Harris Against the World was one of three 30-minute situation comedies — along with Karen, aired immediately before it, and Tom, Dick and Mary immediately after it — broadcast Monday nights under the umbrella title 90 Bristol Court. Despite all three shows being set at the same Los Angeles apartment complex with the address 90 Bristol Court, the only connection the three series had was the character of handyman Cliff Murdock (portrayed by Guy Raymond), who greeted the residents and visitors to 90 Bristol Court. After the last episodes of Harris Against the World and Tom, Dick and Mary aired on January 4, 1965, 90 Bristol Court ceased to be a programming entity. Although Karen continued to air after the demise of the other two series as a stand-alone show, handyman Murdock disappeared from Karen along with the 90 Bristol Court concept.

==Production==
Harris Against the World was produced by Kayro-Vue and Universal Television, which also produced The Munsters for CBS that season. Thirteen black-and-white episodes were produced.

==Broadcast history==

Harris Against the World premiered on NBC on October 5, 1964, and aired at 8:00 p.m. on Monday throughout its run. It drew low ratings — for the November-to-December 1964 reporting period, the Nielsen ratings ranked it 91st among the 96 prime-time network television shows — and was the least-watched of the three 90 Bristol Court series, although Karen and Tom, Dick and Mary did little better. In mid-November 1964 The New York Times reported that NBC planned to cancel both Harris Against the World and Tom, Dick and Mary, effective in early January 1965. Harris Against the World thus lasted only half a season, and the 13th and final episode aired on January 4, 1965.

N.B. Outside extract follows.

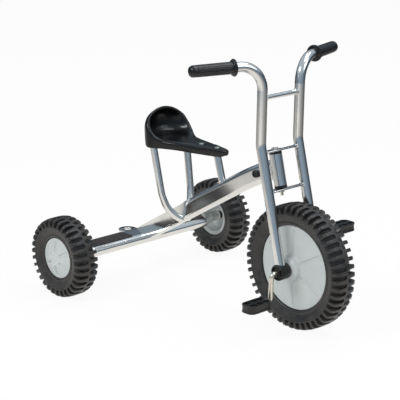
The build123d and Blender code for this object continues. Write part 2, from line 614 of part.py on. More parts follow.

Peter Tewksbury wrote, produced, and directed all three episodes that aired as part of 90 Bristol Court on November 23, 1964, and used the philosophy of Henry David Thoreau regarding simple living as a starting point for each of them: On Karen, Thoreau influenced Karen and her complicated love life when she mistakenly made three dates for the same Saturday night; on Harris Against the World, Thoreau inspired Harris to take his family fishing, only to find that he has to renew his driver's license that day; and on Tom, Dick and Mary, Dick used Thoreau's philosophy as he attempted to fix several broken household appliances.

==Episodes==

| No. | Title | Original release date |
| 1 | "Harris Against His Secretary" | October 5, 1964 |
Harris is horrified to discover that a report he needs to submit to his superiors at the movie studio has not been typed because his secretary has eloped. Guest stars: Hope Holiday, Madge Blake, and Alan Reed.
| 2 | "Harris Against His Family" | October 12, 1964 |
The Harrises plan to make Kate’s handsome, successful college boyfriend, bachelor Gregg Albright, wish he were a happily married family man like Harris. Guest star: Elliott Reid.
| 3 | "Harris Against the Old Rah-Rah" | October 19, 1964 |
Harris's boyhood archrival comes to town, reviving their old sports rivalry. Guest star: Hans Conried.
| 4 | "Harris Against His Dancing Teacher" | October 26, 1964 |
As a wedding anniversary surprise, Harris buys a mink stole for Kate and signs up for dancing lessons for himself — but the lessons lead to trouble with Kate. Guest stars: Joyce Jameson and Hal Baylor.
| 5 | "Harris Against Kid Parties" | November 2, 1964 |
Harris must attend to children at Dee Dee's birthday party before he can head to an important golf match. Guest stars: Michael Blake and Hugh Sanders.
| 6 | "Harris Against Sundays" | November 9, 1964 |
Harris finds that the only way he can have a relaxed Sunday is to leave 90 Bristol Court and get away from guests who drop by.
| 7 | "Harris Against Aunt Cora" | November 16, 1964 |
Kate's Aunt Cora hasn't spoken to the Harrises since their wedding 17 years ago, but Harris thinks he can still patch things up with her. Guest stars: Ruth Donnelly, Vaughn Taylor, and Ross Elliott.
| 8 | "Harris Against the Simple Life Peter Tewksbury Peter Tewksbury" | November 23, 1964 |
The philosophy of Henry David Thoreau inspires Harris to take his family on a fishing trip, but on the day of the trip he discovers it is the deadline for him to renew his driver's license.
| 9 | "Harris Against the Studio" | November 30, 1964 |
Harris invites movie star Press Diller to a quiet gathering at the Harris apartment at 90 Bristol Court, but when the word gets out that Diller will be there, the guest list begins to grow. Guest star: Peter Mann.
| 10 | "Harris Against the Stock Market" | December 7, 1964 |
Harris gives a stock market tip to some friends, and they appoint him to buy the stock.
| 11 | "Harris Against His Housekeeper" | December 14, 1964 |
Kate hires a new maid who works out just fine, except that she dislikes men — and cannot stand Harris. Guest star: Kathleen Freeman.
| 12 | "Harris Against His Son, the Drop-Out" | December 28, 1965 |
Billy announces that he is quitting high school, and Harris wants to convince him not to — so Harris gets him a job.
| 13 | "Harris Against Anniversary Gifts" | January 4, 1965 |
Harris frantically races to exchange an anniversary gift and still be on time for the anniversary party. Guest stars: Jacques Aubuchon, Patty Regan, Howard McNear, John Hart, and Bill McLean.